When we docked yesterday there was a little old ramshackle boat in the harbor with 4 or 5 Cuban men selling pineapples and bunches of bananas. The meals are just like homemade cooking, a choice of many things, always a salad and plenty of fresh fruit and fruit juice.

This is indeed a land of beauty, relaxation, and enchantment A perfect land of paradise, so to speak. Navy personnel are a1lowed to wear tan shorts, and T-shirts during the day, so that everyone has a very nice tan. Movies of the countryside can never do justice to it because ha1f of the beauty lays in the warm sunshine_ cool breeze_ and the fragrant smell of the tropical plants and flowers.


Aboard USS Currituck
I guess because of my background in Teletype operation I'm now a Teleman and will start working in the radio shack. There are three Teletype machines and a reperforator unit here. They need someone to learn how to service them, so since I know the operation, I'm going to concentrate on servicing and repairing them.
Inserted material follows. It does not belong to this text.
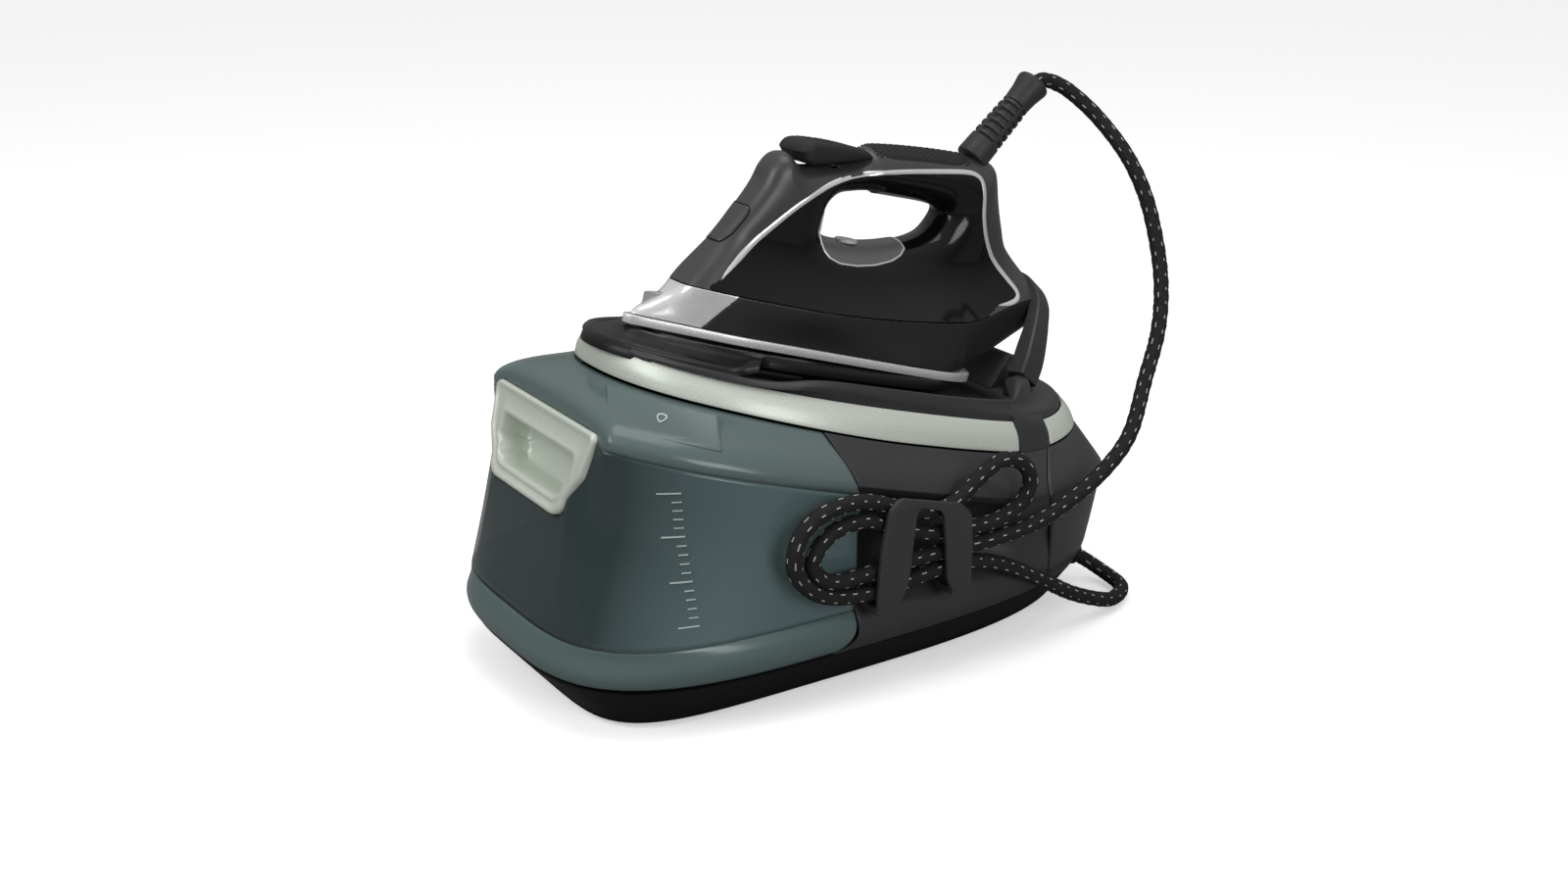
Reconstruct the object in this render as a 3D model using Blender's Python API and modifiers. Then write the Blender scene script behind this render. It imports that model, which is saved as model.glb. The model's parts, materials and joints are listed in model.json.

I'm finally seeing the ship do some of its' real work. We have three seaplanes anchored around us and another is now on the hangar deck having some work done.

The watch system works like this. On Monday, I have duty 12 noon to 6pm, off from 6pm until midnight and then from midnight to 6am (Tuesday.) I sleep until about 12 noon, eat and have the afternoon off: evening off and Wednesday morning off and then start another watch at 12 noon. It repeats then just like Monday.

The radiomen stretch out on the deck and sleep during night watches, but the Telemen can't do that since we never know when the frequencies go bad coming from Washington and might have to locate a better frequency for reception purposes. We are furnished coffee and sandwiches on these night watches.

Most the of the radio shack gang had a beer party Monday, We all had a good time, some got drunk naturally but they paid for that the next morning. We had good food from the galley and the best part is the Welfare and Recreation Department paid for it. Went swimming in the ocean and it is indeed the warmest water I have ever been in, but salty as water could ever be. We had 8 hours of fun!

Did I ever explain to you that we always anchor out in the bay here and never go into a dock. You see, since we play nursemaid to seaplanes this approach is better when we are out in the open. Thus, we lose little going on liberty, since we always have to ride liberty boats back and forth. But you'd never know that you were on the sea, there is no movement at all, When we go out for war games, and we hit a rough spot someone always comes up with "another damn rough railroad track" comment.


Port-au-Prince, Haiti, April 1952
When the liberty boat pulled into the city an awful stench came out to meet us, and I wondered just what the city would be like. But like any other place it had its nice part and then the poorer part where people live from hand to mouth.